Throughout the book, not only is she sharing her personal feelings, but what helped them get through the days, months, and years follow her son’s death. She says we cannot “practice grief” ortake lessons to prepare for it”. Mrs. White states that the period seven to twelve months after a death is generally the most difficult time. Reality sets in and shock wears off. The enormity of the loss is very real. She also says which confirmed what we have felt, is that this is the time family and friends can think that things should be back to “normal”. Because some may feel this way, she says this feeling may result in diminished sympathy, tolerance and help for your continued morning . . .The time frame may run as high as three years following a homicide or suicide [my heart says the “choking game” would fit in here because of it’s shock and self-infliction we thought at first it was suicide]. Our society doesn’t allow for this healing period. We live at a face pace and are expected to resume normal life, normal responses in a short period of time. It doesn’t happen that way. You may sustain your work schedule, but most likely your effectiveness will be reduced and your emotions put on hold while you struggle to recover.”

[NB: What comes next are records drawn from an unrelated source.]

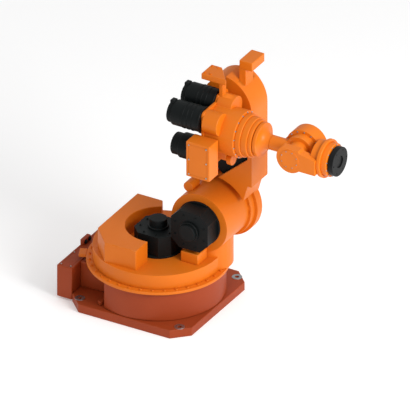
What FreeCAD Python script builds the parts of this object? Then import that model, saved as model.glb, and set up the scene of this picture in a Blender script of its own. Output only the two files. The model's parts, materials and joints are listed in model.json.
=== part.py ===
import FreeCAD, Part
import os
import re
import Sketcher

# A heavy floor-standing six-axis robot arm, in millimetres.
# X points forward, Y to the robot's left, Z up; the origin is the underside of the base plate, on axis 1.

document = FreeCAD.newDocument("robot_arm")

# ---------------------------------------------------------------- driving sizes
SIZES = {
    # clearances and seats
    "bearing_gap": 0.3, "running_gap": 6, "swing_gap": 8,
    # base
    "plate_side": 1106, "plate_chamfer": 130, "plate_height": 76,
    "anchor_spacing": 920, "anchor_radius": 16,
    "drum_radius": 544, "drum_height": 254, "drum_flat_depth": 292, "drum_flat_start": 219,
    "rail_radius": 430,
    "rear_box_depth": 139, "rear_box_low": 431, "rear_box_high": 288,
    "rear_box_foot": 16, "rear_box_height": 288,
    "cable_block_depth": 36, "cable_block_width": 112, "cable_block_height": 46,
    "lug_radius": 22, "lug_height": 34, "lug_back": 269, "lug_side": 460,
    # turning column
    "disc_radius": 580, "disc_height": 26, "ring_radius": 528, "ring_height": 126,
    "tab_angle": 202, "tab_width": 104, "tab_reach": 640,
    "deck_height": 176, "deck_back": 392, "deck_front": 66, "deck_right": 476, "deck_left": 344,
    "deck_corner_right": 294, "deck_corner_back": 224, "deck_step": 120, "deck_end": 277,
    "deck_end_back": 160, "pocket_radius": 290, "pocket_forward": 24,
    # square motors with bevelled edges
    "motor_side": 340, "motor_bevel": 76, "motor_flange_radius": 194, "motor_flange_width": 16,
    "cap_radius": 86, "cap_tip_radius": 72, "cap_step": 20, "cap_one_length": 80, "cap_two_length": 44,
    "motor_one_forward": 32, "motor_one_side": 56, "motor_one_height": 192,
    # shoulder, axis 2
    "shoulder_forward": 383, "shoulder_height": 790, "shoulder_radius": 256,
    "shoulder_right": 11, "shoulder_left": 336, "pillar_back": 236,
    "lobe_forward": 400, "motor_two_length": 160,
    "step_back": 296, "step_front": 456, "step_side": 160, "step_height": 94,
    "ring_two_radius": 280, "ring_two_width": 61, "stop_angle": 51, "stop_reach": 312, "stop_width": 60,
    "buffer_radius": 44, "buffer_length": 112, "buffer_side": 64, "buffer_angle": 120, "buffer_reach": 290,
    # link arm, axis 3
    "hub_radius": 304, "hub_width": 75, "hub_relief": 10, "link_reach_forward": 65, "link_length": 986,
    "elbow_radius": 288, "crown_radius": 208, "crown_forward": 48, "crown_rise": 48, "elbow_inner": 216,
    "link_front": 736, "link_front_wall": 40,
    "link_step_height": 310, "link_step": 37, "link_toe_forward": 270, "link_toe_height": 148,
    "heel_back": 105, "heel_height": 130, "link_back": 215, "link_back_rise": 360, "link_back_drop": 276,
    "link_inner_radius": 320, "gusset_thickness": 40, "gusset_rise": 232, "gusset_run": 264,
    "gusset_drop": 432, "chamber_rise": 318, "hub_cover_radius": 196, "hub_cover_depth": 22,
    "elbow_cover_radius": 176, "motor_three_forward": 520,
    "motor_three_length": 118, "far_block_back": 588, "far_block_front": 708, "far_block_right": 272,
    "far_block_rise": 358, "far_block_height": 77, "far_riser_front": 648, "far_riser_left": 392,
    # arm housing, axis 4
    "axis_drop": 56, "housing_radius": 198, "housing_front": 800, "collar_radius": 180, "collar_width": 48,
    "front_ring_radius": 168, "front_ring_width": 56, "roll_seat_radius": 156, "roll_seat_width": 32,
    "flange_back": 512, "flange_thickness": 24, "flange_right": 208,
    "flange_left": 192, "flange_drop": 344, "flange_rise": 218, "flange_high_rise": 264,
    "flange_high_side": 12, "flange_high_run": 32, "flange_round": 36,
    "arm_hub_radius": 160, "arm_hub_width": 88, "arm_bearing_radius": 150,
    "arm_motor_radius": 106, "arm_motor_length": 264, "arm_tail_radius": 92, "arm_tail_length": 44,
    "long_tail_length": 72, "socket_width": 56, "socket_height": 112,
    "motor_four_side": 30, "motor_four_drop": 238, "motor_five_side": 144, "motor_five_rise": 122,
    "motor_six_side": 86, "motor_six_rise": 170, "boss_radius": 96, "boss_length": 136,
    "shaft_tube_radius": 52, "shaft_tube_length": 176,
    "box_back": 456, "box_front": 672, "box_depth": 144, "box_drop": 304, "box_rise": 16,
    "near_block_back": 380, "near_block_front": 608, "near_block_short": 477, "near_block_right": 24,
    "near_block_left": 192, "near_block_rise": 380, "near_block_height": 52, "near_riser_front": 566,
    "near_riser_right": 44, "near_riser_left": 104,
    # forearm and wrist
    "roll_bearing_radius": 120, "roll_flange_radius": 144, "roll_flange_length": 34,
    "cone_radius": 136, "neck_radius": 62, "wrist_forward": 1308, "heel_length": 192, "heel_drop": 76,
    "heel_rise": 12, "wrist_disc_radius": 158, "wrist_disc_inner": 48, "wrist_disc_outer": 172,
    "wrist_boss_radius": 128, "wrist_boss_side": 20, "wrist_tip_radius": 92,
    # hand and tool flange
    "cheek_inner": 96, "cheek_outer": 172, "cheek_radius": 122,
    "cheek_drop": 88, "cheek_rise": 94, "cheek_rise_front": 48, "turn_housing_radius": 140,
    "turn_housing_length": 152, "turn_ring_radius": 162, "turn_ring_start": 70, "turn_ring_width": 34,
    "tool_bearing_radius": 80, "tool_radius": 124, "tool_thickness": 44, "tool_circle": 200,
    "tool_holes": 6, "tool_hole_radius": 6, "tool_hole_depth": 22, "pilot_radius": 50, "pilot_depth": 10,
}

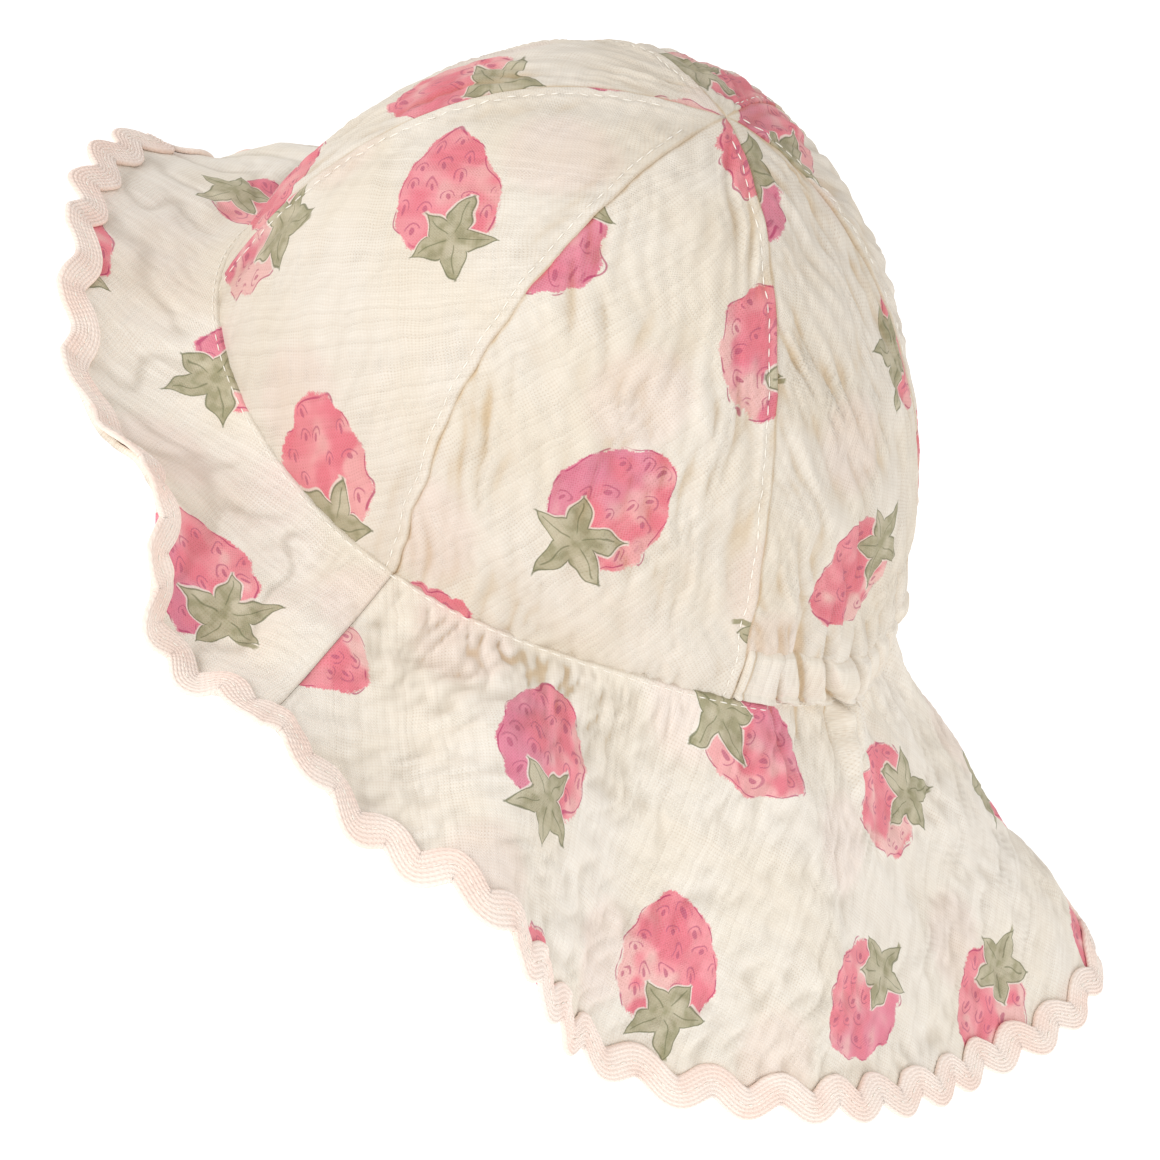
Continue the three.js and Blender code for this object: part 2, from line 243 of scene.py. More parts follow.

This book is a must for everyone. We will all face losses of some sort. We will know someone who has gone through a loss. This book will not only help a person to relate and understand their grief, but also equip them to help others in going through a loss. This book should be in your local library and church library. It would make a helpful gift for someone who has gone through a loss, and also a thoughtful idea to donate it to a library in memory of someone.

I would like to end this with a word I often use, and yet in the back of my mind, I wonder why we use the word “lost”. I often will say we lost a son. This is Mrs. White’s thoughts of God speaking to her:

". . .he isn’t lost. He’s found. He’s at home. He’s peaceful and happy, more than
you can imagine. Let your heart rest. Don’t be troubled.”